# Veille et redémarrage / Z390



## j-b.leheup (2 Août 2020)

Bonjour à tous !

Je me tourne vers le forum en désespoir de cause, car malgré des heures et des heures de recherches, je cale sur un petit souci ennuyeux sur le hackintosh que j'ai monté cet été :

Gigabyte Z390 AORUS PRO + i5-9600K (SMBIOS : iMac 19,1) version BIOS : 11
Sapphire AMD Radeon RX 580
carte wi-fi-bluetooth reconnue nativement
Catalina 10.15.5 sur disque M2, 32 Go RAM 3200 Mhz
Kext habituels : AHCI_Intel_Generic_SATA, AppleALC, AppleIGB, AtgerosE2200Ethernet, IntelMausi, Lilu, RealtekRTL8111, USBInjectAll (avec patch SSDT pour 12 ports uniquement), VirtualSMC et Whatevergreen.

J'ai fait l'installation avec la dernière version de Clover puis géré la suite avec Clover Configurator. A priori, après pas mal de bricolage, tout fonctionne. Bluetooth, wi-fi, son, iMessages, iCloud, Apple TV+, continuity... *Seul problème : la veille.* Si j'utilise le menu "Suspendre l'activité", la machine redémarre. Si je laisse activé le passage en veille automatique dans les préférences système d'économie d'énergie, idem. Je dois me contenter de l'extinction de l'écran et ne surtout pas utiliser le menu de veille, c'est moche.
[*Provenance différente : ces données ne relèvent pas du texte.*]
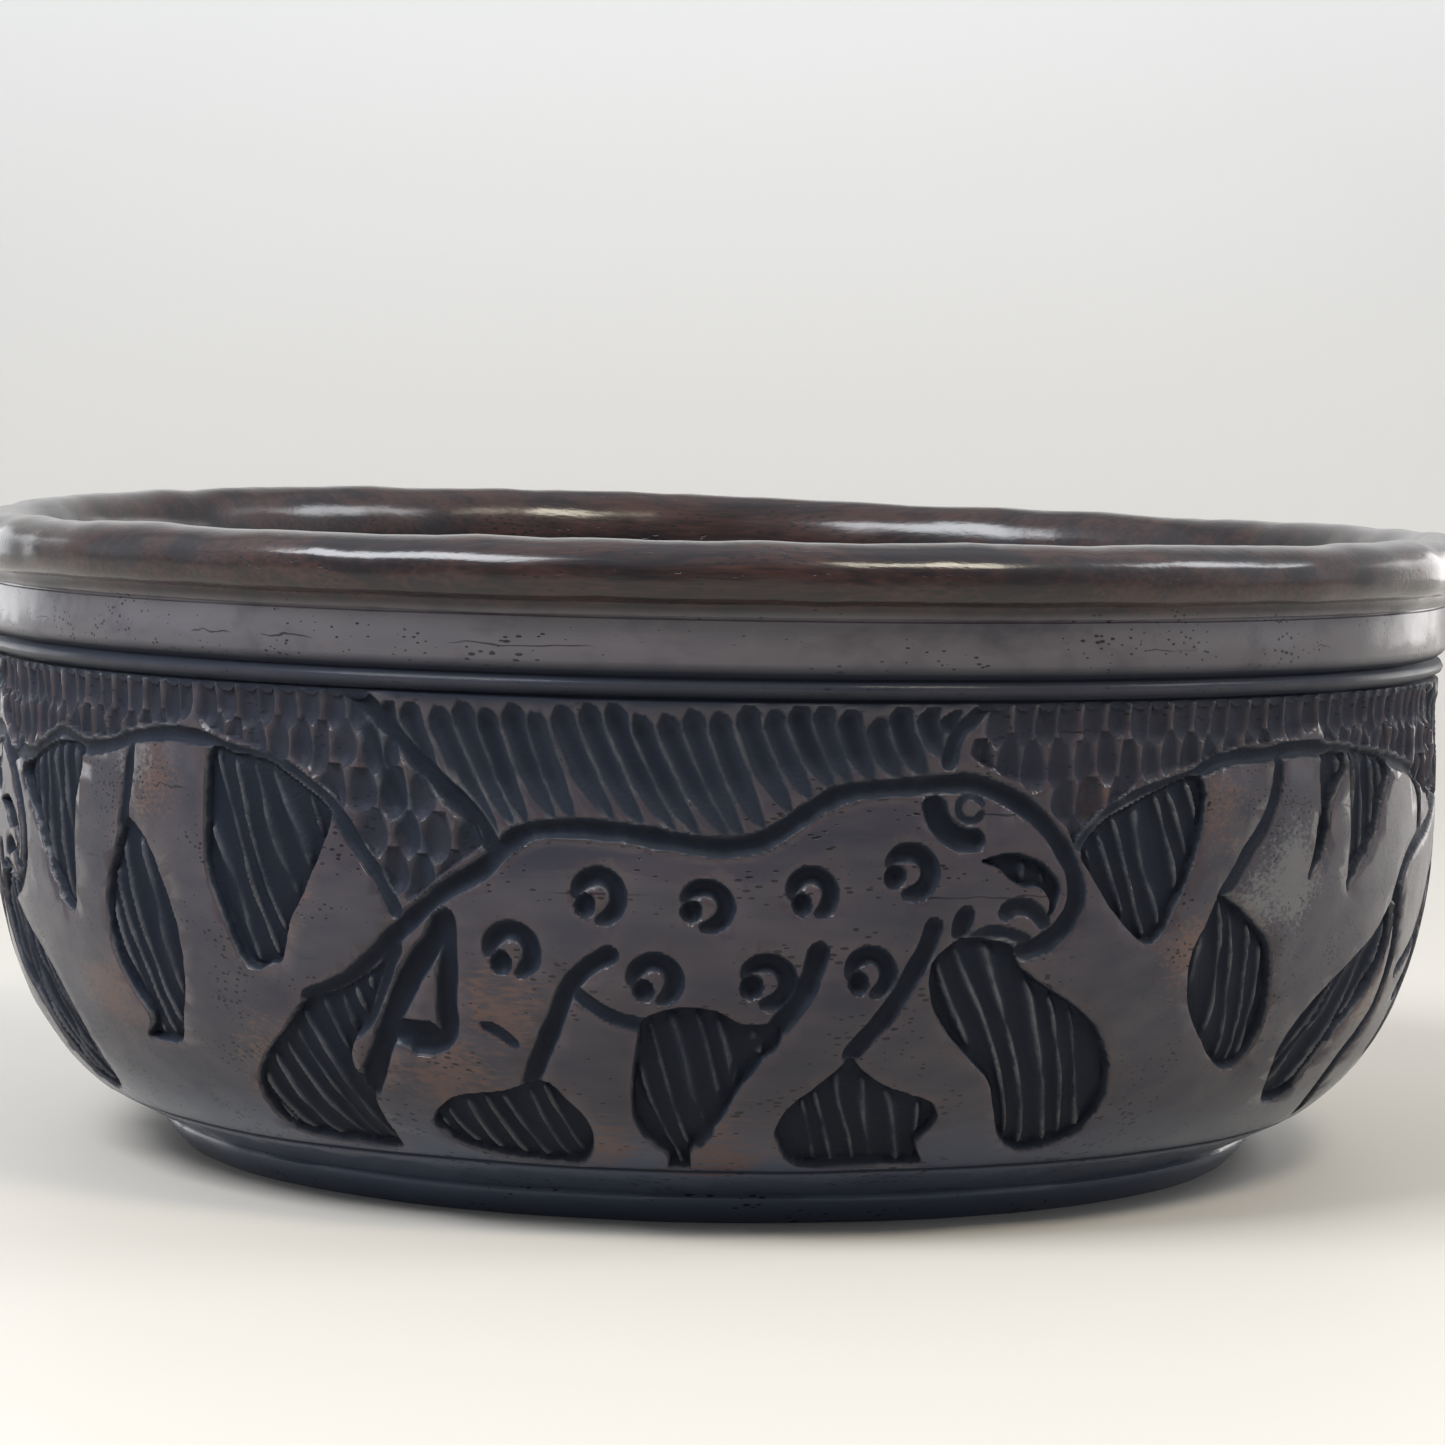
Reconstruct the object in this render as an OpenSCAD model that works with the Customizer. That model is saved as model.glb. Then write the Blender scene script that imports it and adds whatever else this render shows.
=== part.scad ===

Pourtant, j'ai fait (et défait) à peu près tout ce que j'ai trouvé à ce sujet comme :

cocher la case NeverHibernate dans Clover Configurator / Boot
taper "sudo pmset hibernatemode 0" dans le Terminal

Je suis preneur de toute idée ! Merci par avance !


----------



## aiguillon cedric (24 Août 2021)

Bonsoir , j'ai le meme soucis , en debranchant le connecteur usb de la carte wifi/bleutooth  , je retrouve la mise en veille. je ne sais pas comment faire pour regler ce probleme


----------



## edenpulse (25 Août 2021)

j-b.leheup a dit:


> après pas mal de bricolage


Pour commencer, utiliser Clover sur un hackintosh récent est plutôt une mauvaise idée en soit. 
Tu peux essayer avec en boot-args darkwake=2 également. USBInjectAll peut également créer ce genre de choses.


----------



## aiguillon cedric (25 Août 2021)

bonjour ,j'avait le meme soucis , je l'ai resolut avec le programme HACKINTOOL

DANS HACKINTOOL , aller dans l'onglet : usb ,choisir le port usb ou est connecter la carte bleutooth , elle doit etre en vert . a l'aide des petites fleches dans la colonne connecteur , chager le type de port en : INTERNAL. ensuite cliquer sur le petit icone en bas "export", il creé des fichiers sur le bureau. Mettre les fichiers : .AML dans EFI/OC/ACPI, puis ouvrir le fichier config.plist avec OPENCORE CONFIGURATOR ,ajouter les fichier avec l'extension .AML dans ACPI d'opencore configurator , ne pas oublier d'enregistrer et redemarrer. BON COURAGE


----------



## polyzargone (29 Août 2021)

j-b.leheup a dit:


> Kext habituels : AHCI_Intel_Generic_SATA, AppleALC, AppleIGB, AtgerosE2200Ethernet, IntelMausi, Lilu, RealtekRTL8111, USBInjectAll (avec patch SSDT pour 12 ports uniquement), VirtualSMC et Whatevergreen.



Justement, trop de kexts inutiles pour ta config.

Tu devrais garder uniquement ceux-ci :

• AppleALC.kext
• AppleIGB.kext ou IntelMausi.kext (j'ai un doute mais je pense que IntelMausi.kext n'est pas le bon)
• Lilu.kext
• VirtualSMC.kext (et ses plug-ins associés SMCSuperIO.kext et SMCProcessor.kext)
• Whatevergreen

Quant à USBInjectAll.kext, il faut vérifier que la SSDT (pourquoi 12 ports seulement ? La limite est de 15) est correctement configurée et adaptée à ta configuration (carte-mère mais aussi boîtier + carte WIFI/BT).

Et si tu passes par Hackintool, les fichiers .aml sont à mettre dans CLOVER/ACPI/patched (pas besoin de les déclarer dans le config.plist).



edenpulse a dit:


> Pour commencer, utiliser Clover sur un hackintosh récent est plutôt une mauvaise idée en soit.



LOL


----------